The extent of the challenge can be gauged by the difficulty we’ve had of keeping even non-hostile nations from acquiring nuclear weapons. In 1998, India conducted its first nuclear test. Two weeks later, Pakistan followed suit.
The tests triggered celebrations in both countries, suggesting that getting either to turn back was improbable, if not impossible. In an effort to put the genie back in the bottle, the Clinton administration entered into intense negotiations with India as part of a reengagement with a country that had been largely estranged from the United States during the Cold War, because of its close ties to the Soviet Union.
The point man for that reengagement, former Deputy Secretary of State Strobe Talbott, has now written a book about the experience. Talbott argues that much good came from Clinton’s effort. But his book also makes clear that a better relationship with a country is no guarantee that the United States will get what it wants.
Thanks in no small part to Bill Clinton’s opening–capped by the President’s rapturously received visit to India in 2000, the first by an American president in 22 years–America and India are on better terms today than at any time in the last 50 years. The reflexive anti-Americanism that was once pervasive here is gone, although vestiges remain. The American government takes India far more seriously as a potential strategic partner (and the American public takes it far more seriously as a potential economic power, thanks to the rise of outsourcing).American defense manufacturers are increasingly interested in India as a market, and top State Department officials are regular visitors.
But while Talbott makes a strong case that Clinton’s presidency marked a “turning point” in U.S.-India relations, his book, Engaging India, is largely a narrative of failed diplomacy. Talbott’s task was to persuade India to agree to four non-proliferation benchmarks, including the endorsement of the Comprehensive Test Ban Treaty (CTBT). His interlocutor in this effort was Jaswant Singh, then India’s foreign minister, and in the end, Talbott acknowledges, “Jaswant Singh came closer to achieving his objective than I did to achieving mine.”
India’s 1998 nuclear test caught America completely off guard. Indeed, the State Department learned of the test from CNN, and the CIA learned about it from the State Department. It was, in the words of one official, a “bad government day.”
Over the next two and a half years, Talbott and Singh–a former soldier who saw himself as a liberal democrat within the then ruling Hindu nationalist Bharatiya Janata Party–met 14 times in seven countries, and clearly struck up a warm friendship. (Talbott’s description of that relationship contrasts sharply with the author’s diplomatic rendering of the total lack of chemistry between Talbott’s boss, Madeleine Albright, and Singh.) Their meetings form the narrative spine for the book. Singh continually makes vague assurances on the CTBT like, “At the end of the day, Strobe, you will not find us wanting.”

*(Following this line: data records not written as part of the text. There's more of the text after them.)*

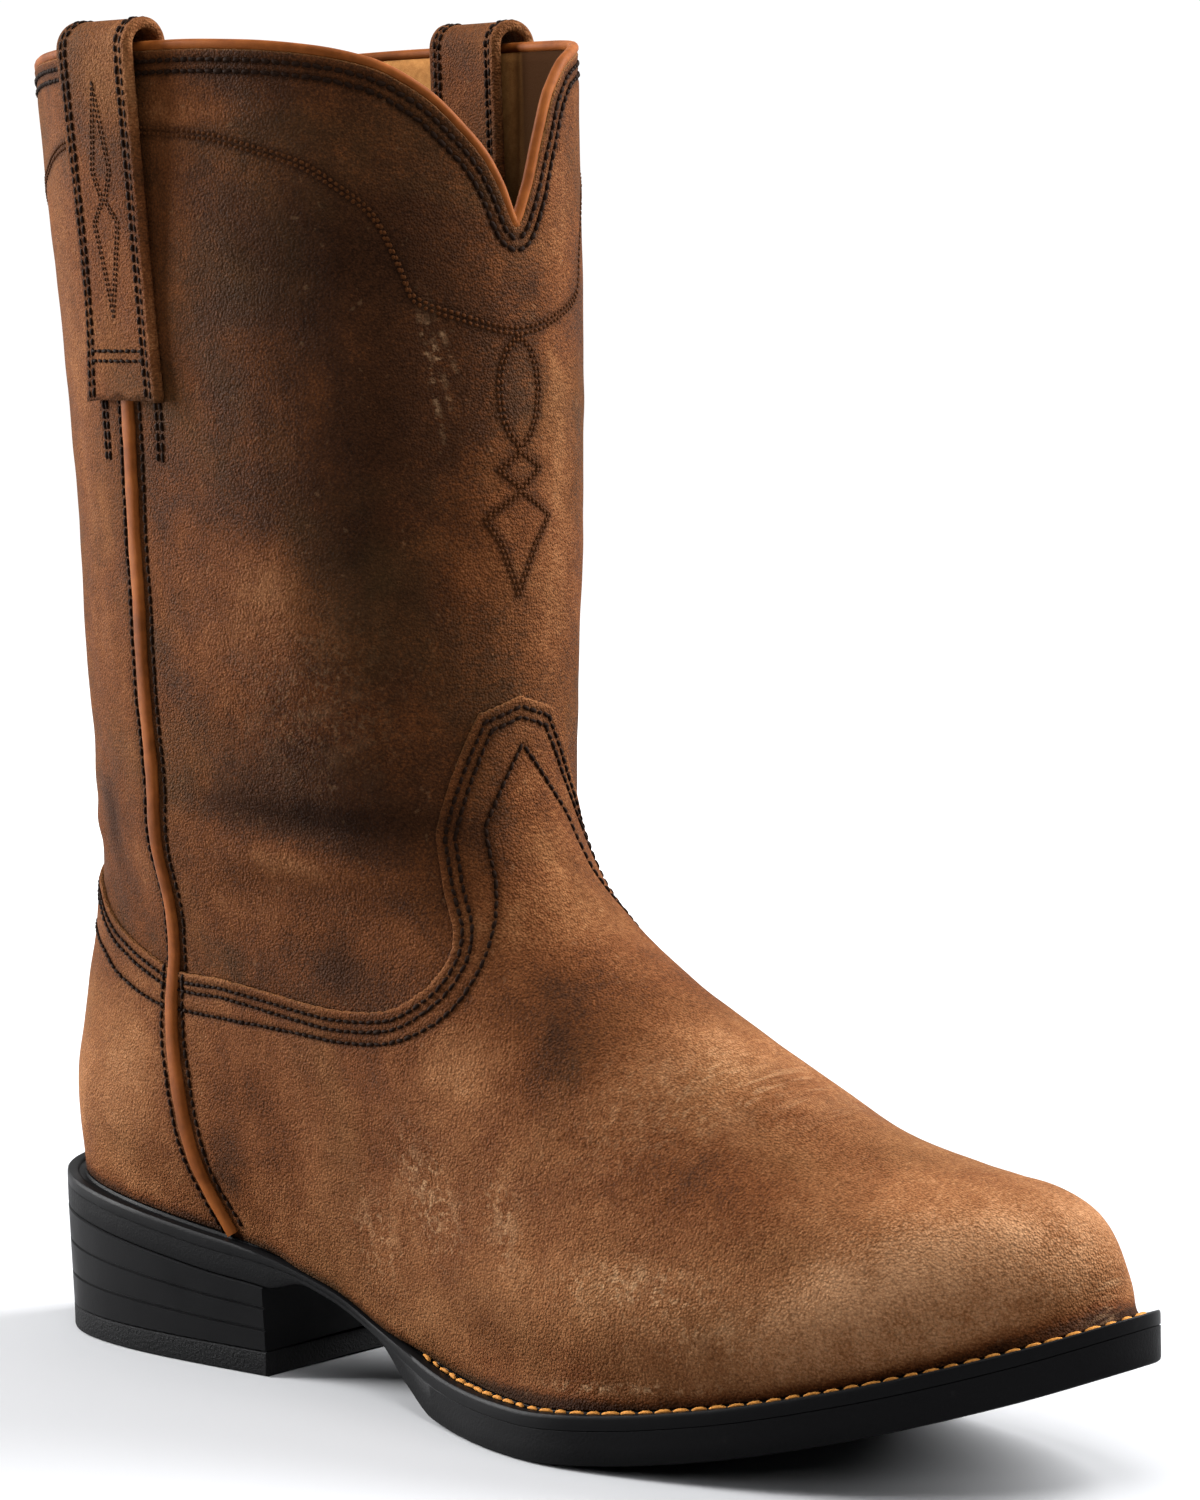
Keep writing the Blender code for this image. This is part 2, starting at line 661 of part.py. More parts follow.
def capped_loft(name, finish, rings):
    count = len(rings[0])
    faces = bands(rings, False) + ladder(0, count) + ladder((len(rings) - 1) * count, count)
    return new_mesh_object(name, finish, np.vstack(rings), faces)


def ring_loft(name, finish, rings):
    return new_mesh_object(name, finish, np.vstack(rings), bands(rings, True))


def make_upper():
    around = columns_around(RING_COLUMNS)
    rings = outer_rings(around) + lining_rings(around)[::-1]
    return ring_loft("upper", "leather", rings)


def make_insole():
    """A footbed that stays inside the lining at both of its faces."""
    foot, above = lining_rings(columns_around(RING_COLUMNS))[:2]
    share = np.clip(INSOLE_THICKNESS / (above[:, 2] - foot[:, 2]), 0.0, 1.0)[:, None]
    plans = [foot[:, :2], foot[:, :2] + (above - foot)[:, :2] * share]
    middle = plans[0].mean(0)
    reach = [np.linalg.norm(plan - middle, axis=1) for plan in plans]
    plan = inset(np.where((reach[1] < reach[0])[:, None], plans[1], plans[0]), INSOLE_GAP)
    half = RING_COLUMNS // 2
    ring = rungs(plan[:half + 1], np.vstack([plan[:1], plan[:half - 1:-1]]), SOLE_COLUMNS)
    bottom = on_face(ring, lambda x: sole_top(x) + CLEARANCE)
    top = on_face(ring, lambda x: sole_top(x) + CLEARANCE + INSOLE_THICKNESS)
    return capped_loft("insole", "footbed", [bottom, top])


def make_welt():
    """A flat strip round the sole edge that the upper stands on."""
    edge = sole_ring()
    seat = sole_ring(WELT_SEAT)
    rings = [
        on_face(edge, lambda x: outsole_top(x) + CLEARANCE),
        on_face(edge, sole_top),
        on_face(seat, sole_top),
        on_face(seat, lambda x: outsole_top(x) + CLEARANCE),
    ]
    return ring_loft("welt", "rubber", rings)


def make_outsole():
    """The sole plate, with a raised middle that fills the welt."""
    edge = sole_ring()
    plug = sole_ring(WELT_SEAT + CLEARANCE)
    rings = [
        on_face(sole_ring(SOLE_CHAMFER), outsole_bottom),
        on_face(edge, lambda x: outsole_bottom(x) + SOLE_CHAMFER),
        on_face(edge, outsole_top),
        on_face(plug, outsole_top),
        on_face(plug, sole_top),
    ]
    return capped_loft("outsole", "rubber", rings)


def heel_ring(distance):
    """Plan of the heel: the sole's outline back of the breast, and the breast."""
    outer, inner = inset_sides(distance)
    sides = []
    for side in (outer, inner):
        behind = side[side[:, 0] < HEEL_LENGTH]
        corner = [HEEL_LENGTH, np.interp(HEEL_LENGTH, side[::-1, 0], side[::-1, 1])]
        sides.append(resample(np.vstack([corner, behind]), HEEL_COLUMNS // 2))
    middle = [HEEL_LENGTH - BREAST_HOLLOW, (sides[0][0, 1] + sides[1][0, 1]) / 2.0]
    return np.vstack([middle, sides[0], sides[1][-2::-1]])


def heel_top(x):
    return outsole_bottom(x) - CLEARANCE


def make_heel_stack():
    """The heel block, banded by grooves that fan out to the back."""
    base = CAP_THICKNESS + CLEARANCE
    rings = []

    def add(share, distance, shift=0.0):
        ring = heel_ring(distance + HEEL_TAPER * (1.0 - share))
        rings.append(on_face(ring, lambda x: base + shift + share * (heel_top(x) - base)))

    add(0.0, 0.0)
    for band in range(1, HEEL_BANDS):
        share = band / HEEL_BANDS
        add(share, 0.0, -GROOVE)
        add(share, GROOVE)
        add(share, 0.0, GROOVE)
    add(1.0, 0.0)
    return capped_loft("heel_stack", "rubber", rings)


def make_heel_cap():
    """The top lift that stands on the floor."""
    rings = []
    for distance, height in ((SOLE_CHAMFER, 0.0), (0.0, SOLE_CHAMFER), (0.0, CAP_THICKNESS)):
        ring = heel_ring(HEEL_TAPER + distance)
        rings.append(np.column_stack([ring, np.full(len(ring), height)]))
    return capped_loft("heel_cap", "lift rubber", rings)


def make_collar_binding():
    """A cord on the leather's top edge, as round the collar's two Vs."""
    around = columns_around(RING_COLUMNS)
    height = collar_height(around)
    depth = shaft_depth(around, height)
    rim = LAST.at(around, height, depth + WALL / 2.0)
    face = LAST.outward(around, height)
    ahead = unit(np.roll(rim, -1, 0) - rim)
    behind = unit(rim - np.roll(rim, 1, 0))
    along = unit(ahead + behind)
    mitre = 1.0 / np.maximum((along * ahead).sum(1), MITRE_LIMIT)
    above = unit(np.cross(along, face))
    above = above * np.sign(above[:, 2:3])
    path = rim + above * ((BINDING_RADIUS + CLEARANCE) * mitre)[:, None]
    curve = bpy.data.curves.new("collar_binding", "CURVE")
    curve.dimensions = "3D"
    curve.bevel_depth = BINDING_RADIUS
    curve.bevel_resolution = CORD_SEGMENTS
    spline = curve.splines.new("POLY")
    spline.points.add(len(path) - 1)
    for point, place in zip(spline.points, path):
        point.co = (*place, 1.0)
    spline.use_cyclic_u = True
    return add_object("collar_binding", "tan leather", curve)


def strip(name, finish, sections):
    """A solid through open sections, closed at both ends."""
    count = len(sections[0])
    faces = bands(sections, False)
    faces.append(tuple(range(count)))
    last = (len(sections) - 1) * count
    faces.append(tuple(range(last, last + count)))
    return new_mesh_object(name, finish, np.vstack(sections), faces)


def make_side_piping(name, side):
    """A half-round cord up the side seam, from the sole to the strap."""
    low = LAST.level(0.0) + PIPING_FOOT
    high = LAST.level(PIPING_END)
    heights = np.linspace(low, high, PIPING_SECTIONS)
    around = seam_around(heights, side)
    centre = LAST.face(around, heights)
    along = unit(np.gradient(centre, axis=0))
    out = LAST.outward(around, heights)
    across = unit(np.cross(along, out))
    edge = edge_height(around)
    depth = OVERLAY * smooth(heights, edge, edge + PIPING_RAMP)
    depth = np.minimum(depth, shaft_depth(around, heights))
    sections = []
    for i in range(PIPING_SECTIONS):
        base = centre[i] - out[i] * (depth[i] - PIPING_SEAT)
        sections.append([base + across[i] * row.across * PIPING_WIDTH
                         + out[i] * row.out * PIPING_HEIGHT for row in PIPING_PROFILE])
    return strip(name, "tan leather", np.array(sections))


def strap_depths(share):
    """How far the strap's middle lies over the wall and under the lining."""
    stand = smooth(share, STRAP_SEWN, 1.0)
    half = STRAP_THICKNESS / 2.0 + CLEARANCE
    return half + STRAP_STAND_OUT * stand, half + STRAP_STAND_IN * stand


def strap_line(side, offset):
    """The strap's middle line: up the wall, over the collar and down inside."""
    shares = np.linspace(STRAP_HEM, 1.0, STRAP_LEG_ROWS)
    heights = LAST.level(shares)
    around = seam_around(heights, side) + offset * table_curve(STRAP_FLARE, shares) / SHAFT_GIRTH
    over, under = strap_depths(shares)
    wall = LAST.face(around, heights)
    out = LAST.outward(around, heights)
    depth = shaft_depth(around, heights)[:, None]
    outer = wall + out * (over[:, None] - depth)
    inner = wall - out * (WALL + under[:, None] + depth)
    rise = np.array([0.0, 0.0, STRAP_RISE])
    first = outer[-1] + rise
    last = inner[-1] + rise
    middle = (first + last) / 2.0
    radius = np.linalg.norm(first - last) / 2.0
    outward = unit(first - last)
    angles = np.linspace(0.0, math.pi, STRAP_BEND_ROWS)[:, None]
    bend = middle + radius * (outward * np.cos(angles) + np.array([0.0, 0.0, 1.0]) * np.sin(angles))
    return np.vstack([outer, bend, inner[::-1]])


def make_pull_strap(name, side):
    """A looped strap over the collar at the side seam."""
    offsets = np.linspace(-0.5, 0.5, STRAP_ACROSS + 1) * STRAP_WIDTH
    lines = np.array([strap_line(side, offset) for offset in offsets])
    rows = lines.shape[1]
    points = lines.reshape(-1, 3)
    faces = []
    for i in range(STRAP_ACROSS):
        for j in range(rows - 1):
            a = i * rows + j
            faces.append((a, a + 1, a + rows + 1, a + rows))
    made = new_mesh_object(name, "strap leather", points, faces)
    shell = made.modifiers.new("thickness", "SOLIDIFY")
    shell.thickness = STRAP_THICKNESS
    shell.offset = 0.0
    shell.use_even_offset = True
    return made


def clear_scene():
    for old in list(bpy.data.objects):
        bpy.data.objects.remove(old, do_unlink=True)


def new_collection(name):
    made = bpy.data.collections.new(name)
    bpy.context.scene.collection.children.link(made)
    return made


clear_scene()
PARTS = new_collection("roper_boot")
make_outsole()
make_welt()
make_heel_stack()
make_heel_cap()
make_insole()
make_upper()
make_collar_binding()
make_side_piping("piping_lateral", 1)
make_side_piping("piping_medial", -1)
make_pull_strap("pull_strap_lateral", 1)
make_pull_strap("pull_strap_medial", -1)
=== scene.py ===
import math
from collections import namedtuple

import bpy
import numpy as np
from mathutils import Matrix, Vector
from mathutils.kdtree import KDTree


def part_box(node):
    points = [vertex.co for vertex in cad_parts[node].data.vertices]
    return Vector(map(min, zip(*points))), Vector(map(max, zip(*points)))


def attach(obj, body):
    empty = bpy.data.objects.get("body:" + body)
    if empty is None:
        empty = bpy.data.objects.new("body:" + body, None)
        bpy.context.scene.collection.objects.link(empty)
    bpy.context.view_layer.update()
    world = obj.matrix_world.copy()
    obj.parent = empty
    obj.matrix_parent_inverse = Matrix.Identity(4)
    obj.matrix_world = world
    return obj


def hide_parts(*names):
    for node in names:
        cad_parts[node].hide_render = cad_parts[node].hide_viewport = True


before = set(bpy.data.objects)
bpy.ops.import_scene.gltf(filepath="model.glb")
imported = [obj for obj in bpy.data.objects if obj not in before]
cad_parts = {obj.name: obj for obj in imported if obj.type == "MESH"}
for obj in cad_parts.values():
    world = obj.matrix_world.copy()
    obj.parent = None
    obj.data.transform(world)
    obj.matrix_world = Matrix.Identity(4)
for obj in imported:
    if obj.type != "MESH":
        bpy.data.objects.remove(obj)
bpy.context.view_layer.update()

SHIFT = np.array([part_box("outsole")[0][0], 0.0, 0.0])
MM = 0.001


def rows_of(columns, *rows):
    """The rows of a table whose columns have names."""
    row_type = namedtuple("Row", columns)
    return [row_type(*row) for row in rows]



# Sizes of the sole and the upper, in metres
SOLE_LENGTH = 0.304
BALL_WIDTH = 0.097
WAIST_WIDTH = 0.057
HEEL_WIDTH = 0.063
TOE_SWING = 0.0139
HEEL_HEIGHT = 0.0398
HEEL_LENGTH = 0.0860
TOE_SPRING = 0.0262
BOOT_HEIGHT = 0.301
SHAFT_LENGTH = 0.148
SHAFT_WIDTH = 0.104
SHAFT_TURN = math.radians(-7.3)
FRONT_DIP = 0.0405
BACK_DIP = 0.0240
WALL = 0.0019
OVERLAY = 0.0011
OVERLAY_FADE = 0.045
WELT_THICKNESS = 0.0030
WELT_MARGIN = 0.0045
WELT_SEAT = 0.0115
BALL_THICKNESS = 0.0079
SHANK_THICKNESS = 0.0014     # outsole under the waist
SHANK_WELT = 0.0013          # welt at the waist
SHANK_MARGIN = 0.0008        # sole edge beyond the upper at the waist
SEAT_THICKNESS = 0.0055
CAP_THICKNESS = 0.0057
HEEL_TAPER = 0.0006
BREAST_HOLLOW = 0.0015
INSOLE_THICKNESS = 0.0028
CLEARANCE = 0.0003
HEEL_BANDS = 3
SHAFT_AXIS = 0.275 * SOLE_LENGTH
SHAFT_GIRTH = math.pi / 2.0 * (SHAFT_LENGTH + SHAFT_WIDTH)
BALL_TOP = BALL_THICKNESS + WELT_THICKNESS

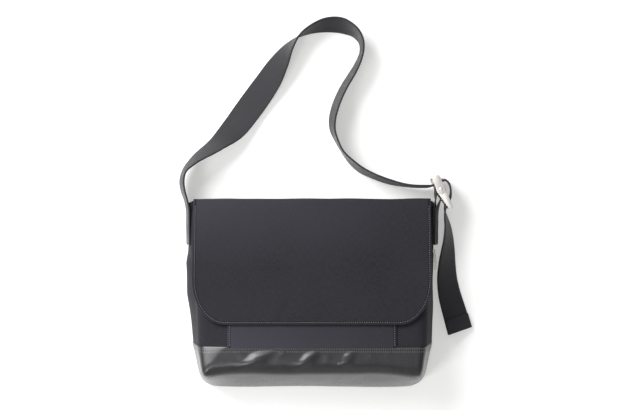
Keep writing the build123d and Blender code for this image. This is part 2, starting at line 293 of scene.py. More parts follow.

Of course, in the end Strobe did find them wanting, and so from an outsider’s perspective, and admittedly with the benefit of hindsight, this looks as much like Indian strategy as good faith. The Indians simply figured they could wait out the United States, and that is exactly what happened. Singh was the “good cop” to the hardliners in his party.
Even if he had wanted to sign the treaty, Singh would have been waging an uphill battle from the start. The nuclear tests were popular in India, and not just among the ruling Hindu nationalists.
Talbott recounts futile efforts to garner support from Sonia Gandhi, leader of the opposition, in pushing for nuclear containment. In his book, Talbott reveals for the first time, that, in 1996, Clinton managed to dissuade then-prime minister Narasimha Rao from going forward with a nuclear test. Talbott’s revelation led to news stories in India this year suggesting that Rao was weak for having caved to American pressure.
Clinton’s own leverage with India was ultimately undermined in Washington. The GOP-controlled Senate refused to ratify the CTBT. The only concession India ever made was to agree to stricter export controls in return for coveted cooperation in space and other high technology commerce with the United States. Talbott paints this as a major victory since it is one of the four non-proliferation benchmarks the Clinton administration had pushed for, but it is arguably the least significant in curtailing India’s nuclear program.
Talbott offers few insights on how to stop a country like India from acquiring nuclear weapons for what it sees as its own security needs. With a nuclear-armed China on one border and another neighbor, Pakistan, seeking these weapons, it is not hard to see why the Indians wanted to go nuclear–even though attainment of nuclear weapons has not done much to either deter those threats or increase the subcontinent’s stability.
India has opposed both the CTBT and the Nuclear Non-Proliferation Treaty because it sees both as reflecting the efforts of nuclear powers like the United States to prevent others from joining the club. What Talbott saw as responsibility, the Indians saw as hegemony.
Ultimately, Engaging India makes clear that India wants to be engaged, but on its own terms, and those do not include compromising its nuclear program. While Talbott’s recounting of his conversations with Singh partially helps explain why, in the end, this might have been a more valuable memoir had it been co-written with the sphinx-like Singh himself. The Indian position is represented here, but second-hand, and largely as it frustrates the American one. If these two countries are going to bridge their differences, it will require not just bilateral talks, but a bifocal view of history as well.